Social proof substitutes for strategic analysis

The third mechanism is the availability heuristic operating in the strategic domain. Under uncertainty, the question “should we do X?” gets answered by asking “are our competitors doing X?” What is easily observable — competitor behaviour — substitutes for what is difficult to assess — whether X is appropriate for this company’s specific context, resources, and customer base.

Robert Cialdini’s social proof research established that the perceived prevalence of a behaviour functions as a validity signal — the more people are doing something, the more it feels like evidence that it is correct. In competitive markets, this produces systematic underinvestment in differentiation and overinvestment in imitation. Every company is validating their strategic decisions by pointing at each other.

The pricing dynamic is the clearest example. Entrepreneurs who set prices by observing competitor pricing are substituting social proof for analysis of their own cost structure, value proposition, and customer willingness-to-pay. The result is sector-wide price compression where every company converges on a modal price point that may be appropriate for none of them.

Feature development follows the same pattern. A product roadmap driven by “competitors have this feature” copies the output without any of the context — customer mix, funding level, technical architecture — that made the feature appropriate for the company that built it.

If the pressure to follow competitors feels persistent and anxiety-driven rather than genuinely strategic — if it is producing decisions you would not make independently — that is worth examining with someone outside the business. A business psychologist or trusted advisor can help separate genuine strategic insight from conformity pressure in ways that competitive analysis articles cannot.

The practical question

Before any strategic decision influenced by competitor behaviour, two questions break the cascade. First: what is the evidence, independent of what competitors have done, that this is right for our specific context? Second: what would we do if we had never seen what our competitors did?

The Asch finding that one dissenter reduces conformity by 80% has a direct structural application: assign someone the explicit role of making the best case against the competitor-influenced decision before it is made. Not to prevent the decision — to ensure it is being made on its own merits rather than on the social proof of what others did.

A book worth reading alongside this

The Innovator’s Dilemma by Clayton Christensen documents some of the most consequential cases of companies imitating established competitors into obsolescence while differentiated new entrants captured the market. His research maps directly onto the cascade mechanism — entire industries following the same strategic logic, collectively, into the wrong direction. For any entrepreneur navigating pressure to follow what competitors are doing, it is the most compelling empirical case for why imitation and survival are not the same thing.
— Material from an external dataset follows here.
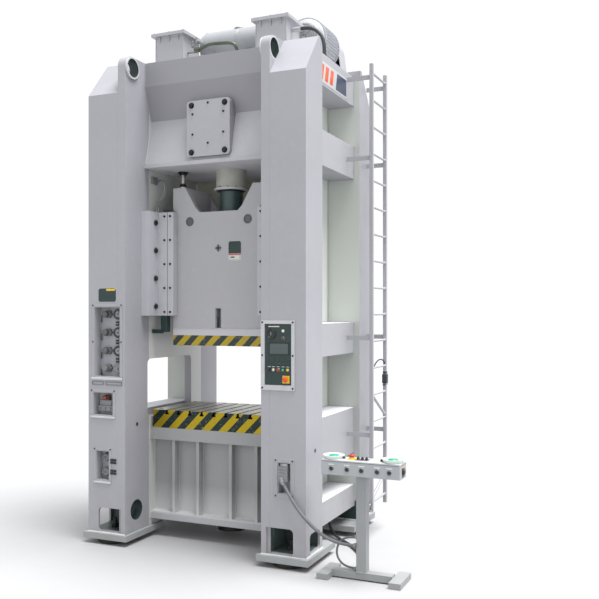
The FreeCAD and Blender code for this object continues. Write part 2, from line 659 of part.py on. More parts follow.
def gear(teeth, turn, x, low, high, bore):
    """A gear between two depths along Y, with a bore for its shaft."""
    height = number("shaft_height")
    blank = gear_face(teeth, turn).extrude(Vector(0, high - low, 0))
    blank.translate(Vector(x, low, height))
    hole = Part.makeCylinder(bore, high - low + 10, Vector(x, low - 5, height), Vector(0, 1, 0))
    return blank.cut(hole)


GEAR_DEPTHS = (80, 180)
axis_spot, pin_spot = (0, "shaft_height"), (0, "shaft_height + throw")
crank_pieces = [
    rod("crank_front_journal", "Y", axis_spot, "journal", "-wall_front - 20", "-die_deep - 130"),
    rod("crank_rear_journal", "Y", axis_spot, "journal", "-die_deep + 130", "wall_mid + 20"),
    rod("crank_pin", "Y", pin_spot, "crankpin", "-die_deep - 80", "-die_deep + 80"),
    rod("crank_front_web", "Y", axis_spot, 238, "-die_deep - 134", "-die_deep - 76"),
    rod("crank_rear_web", "Y", axis_spot, 238, "-die_deep + 76", "-die_deep + 134")]
keep(fuse("crankshaft", *crank_pieces), "crankshaft")

main_gear = doc.addObject("Part::Feature", "main_gear")
blank_gear = gear(GEAR_TEETH, 0, 0, *GEAR_DEPTHS, number("journal"))
for spoke in range(6):
    angle = math.radians(60 * spoke + 30)
    spot = Vector(250 * math.cos(angle), GEAR_DEPTHS[0] - 5, number("shaft_height") + 250 * math.sin(angle))
    blank_gear = blank_gear.cut(Part.makeCylinder(85, 110, spot, Vector(0, 1, 0)))
main_gear.Shape = blank_gear
keep(main_gear, "main_gear")

# The pinion meets the main gear with a gap facing the gear's first tooth.
pinion_shape = gear(PINION_TEETH, math.pi + math.pi / PINION_TEETH, number("pinion_offset"),
                    GEAR_DEPTHS[0] - 10, GEAR_DEPTHS[1] + 10, 20)
shaft_front = GEAR_DEPTHS[0] - 20
shaft_shape = Part.makeCylinder(number("pinion_shaft"), number("drive_back + 30") - shaft_front,
                                Vector(number("pinion_offset"), shaft_front, number("shaft_height")),
                                Vector(0, 1, 0))
pinion = doc.addObject("Part::Feature", "pinion_shaft_piece")
pinion.Shape = pinion_shape.fuse(shaft_shape).removeSplitter()
keep(pinion, "pinion_shaft")

# ---- flywheel on the rear end of the pinion shaft, pulley on the motor, belts and guard ----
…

This article discusses psychological patterns documented in research on social influence, conformity, and strategic decision-making. It is not designed to identify, diagnose, or assess any psychological condition, and it is not a substitute for professional support. The patterns described here are well-documented features of human cognition — recognising yourself in them is not a cause for alarm. If, however, you find that these patterns are significantly affecting your work, relationships, or wellbeing, speaking with a psychologist or therapist can provide personalised guidance that an article cannot.

This article is for educational and informational purposes only. It is not a substitute for professional psychological advice, diagnosis, or treatment. If you are experiencing significant psychological distress, please consult a qualified mental health professional.

Sources: Asch, S.E. (1951), in Groups, Leadership and Men, Carnegie Press. Deutsch & Gerard (1955), Journal of Abnormal and Social Psychology, 51(3). Bikhchandani, S., Hirshleifer, D. & Welch, I. (1992), Journal of Political Economy, 100(5). Banerjee, A.V. (1992), Quarterly Journal of Economics, 107(3).